The other side of the coin is when we have more than enough. I also think our culture has big problems with "having much" gracefully. So many times we either want more, more, more and are greedy and selfish, or we want to be sure that we flaunt what we have. We want to "show" everyone who has ever gotten on our "bad side". We don't know "how to abound" gracefully.

I think that the reason this verse really struck a chord is because God has been dealing with me in this area. I have been guilty of looking around my home, my yard, my closet . . . and being discontent. And while I always make sure the bills get paid first, I've also been guilty of cutting too close at times. On the other hand, I've also been guilty of flaunting my blessings. And I'm not proud of that.
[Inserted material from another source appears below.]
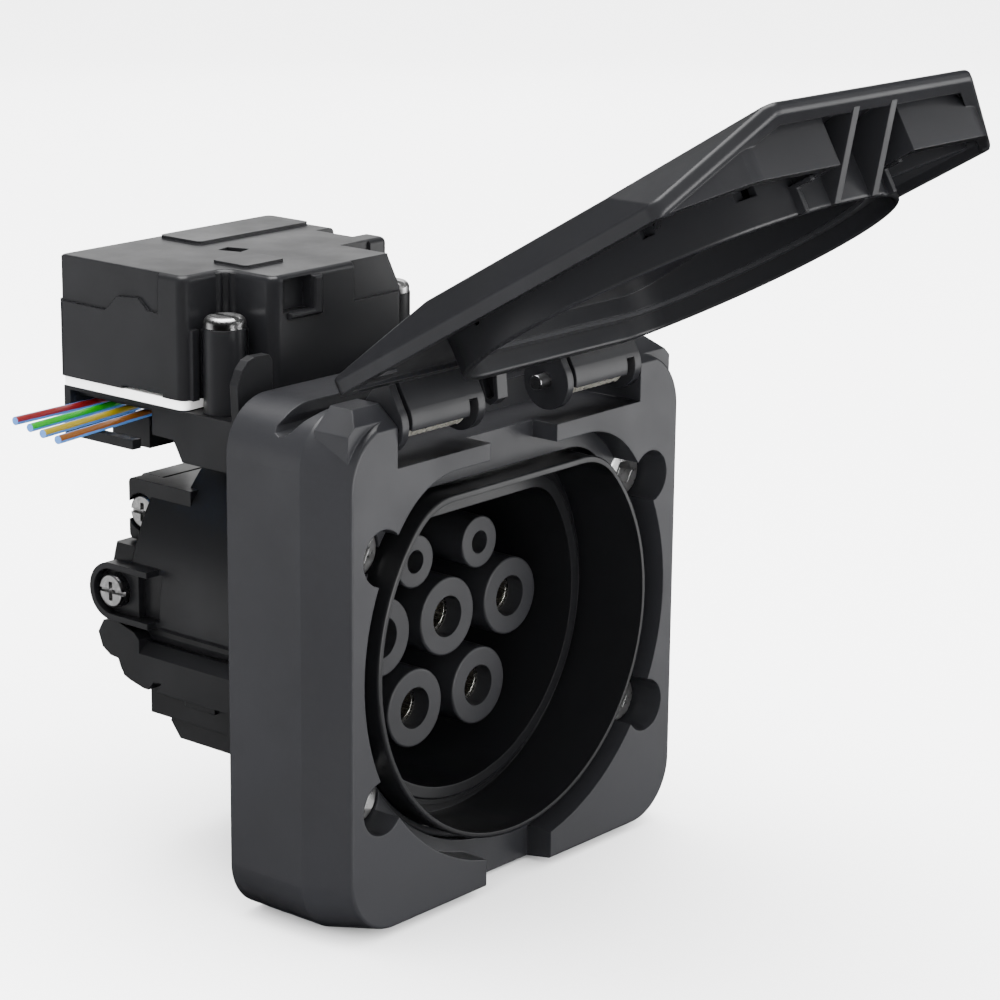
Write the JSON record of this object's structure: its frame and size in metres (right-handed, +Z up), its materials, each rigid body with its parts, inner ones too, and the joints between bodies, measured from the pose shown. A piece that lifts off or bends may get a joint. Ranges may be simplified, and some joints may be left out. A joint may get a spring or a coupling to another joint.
{
  "type": "ev charging socket",
  "caption": "Wall-mounted vehicle charging socket with a sprung hinged cover, a round flat-topped plug cavity with contact towers, and a motor-driven pin lock on top.",
  "frame": {"origin": "centre of the four panel inserts, on the flange's rear face", "axes": "+Y into the wall panel, +Z up, +X to the right seen from the front"},
  "size_m": [0.0988, 0.1458, 0.1461],
  "materials": {
    "graphite_shell": "moulded, fine texture",
    "black_plastic": "moulded, satin",
    "white_plastic": "moulded, smooth",
    "seal_rubber": "soft",
    "spring_steel": "drawn wire",
    "screw_steel": "zinc plated",
    "pin_steel": "ground",
    "contact_silver": "silver plated",
    "brass": "turned, knurled",
    "gear_plastic": "moulded",
    "motor_steel": "pressed can",
    "board_green": "solder mask",
    "lead_red": "pale blue sheath with a red stripe",
    "lead_green": "pale blue sheath with a green stripe",
    "lead_yellow": "pale blue sheath with a yellow stripe",
    "lead_brown": "pale blue sheath with a brown stripe"
  },
  "bodies": {
    "socket": {"mounting_flange": "graphite_shell", "panel_inserts": "brass", "flange_screws": "screw_steel", "socket_insert": "black_plastic", "contact_carrier": "black_plastic", "contact_towers": "black_plastic", "contact_earth": "contact_silver", "contact_neutral": "contact_silver", "contact_phase_1": "contact_silver", "contact_phase_2": "contact_silver", "contact_phase_3": "contact_silver", "contact_pilot": "contact_silver", "contact_proximity": "contact_silver", "rear_seal": "seal_rubber", "rear_cap": "black_plastic", "rear_cap_screws": "screw_steel", "hinge_pin_left": "pin_steel", "hinge_pin_right": "pin_steel", "torsion_spring_left": "spring_steel", "torsion_spring_right": "spring_steel", "lock_bracket": "black_plastic", "lock_base_plate": "white_plastic", "lock_case": "black_plastic", "lock_screws": "screw_steel", "gear_axle": "pin_steel", "lock_motor": "motor_steel", "control_board": "board_green", "position_switch": "black_plastic", "lead_block": "white_plastic", "lead_red": "lead_red", "lead_green": "lead_green", "lead_yellow": "lead_yellow", "lead_brown": "lead_brown"},
    "cover": {"cover": "graphite_shell", "cover_seal": "seal_rubber"},
    "lock_pin": {"locking_pin": "pin_steel"},
    "gear": {"drive_gear": "gear_plastic"},
    "pinion": {"motor_pinion": "brass"}
  },
  "joints": [
    {"name": "cover_hinge", "type": "hinge", "parent": "socket", "child": "cover", "pos_m": [0, -0.0223, 0.0427], "axis": [1, 0, 0], "range_deg": [0, 120], "stiffness_Nm_per_rad": 0.02, "springref_deg": -91.67, "deforming": ["torsion_spring_left", "torsion_spring_right"]},
    {"name": "lock_pin_slide", "type": "slide", "parent": "socket", "child": "lock_pin", "axis": [0, 0, -1], "range_m": [0, 0.0055]},
    {"name": "gear_spin", "type": "hinge", "parent": "socket", "child": "gear", "pos_m": [-0.00555, 0.0154, 0.0499], "axis": [0, -1, 0], "range_deg": [-88, 0]},
    {"name": "motor_spin", "type": "hinge", "parent": "socket", "child": "pinion", "pos_m": [-0.0176, 0.0164, 0.0499], "axis": [0, -1, 0], "range_deg": [0, 262.6]}
  ],
  "couplings": [
    {"joint": "motor_spin", "follows": "lock_pin_slide", "rad_per_m": 833.3},
    {"joint": "gear_spin", "follows": "lock_pin_slide", "rad_per_m": -277.77}
  ]
}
God has blessed us greatly, and He alone gets the credit for that. There's a fine line between being proud of what God has done, and becoming "puffed up with pride". Unfortunately, I've crossed that line more times than I'd like to count.

The bottom line is, we all have dreams and there's nothing wrong with having and wanting nice things. God wants us to dream. He created us to dream. But our contentment doesn't lie in those dreams, it doesn't lie in our things, it lies in Jesus Christ because He is the one who truly gives us strength.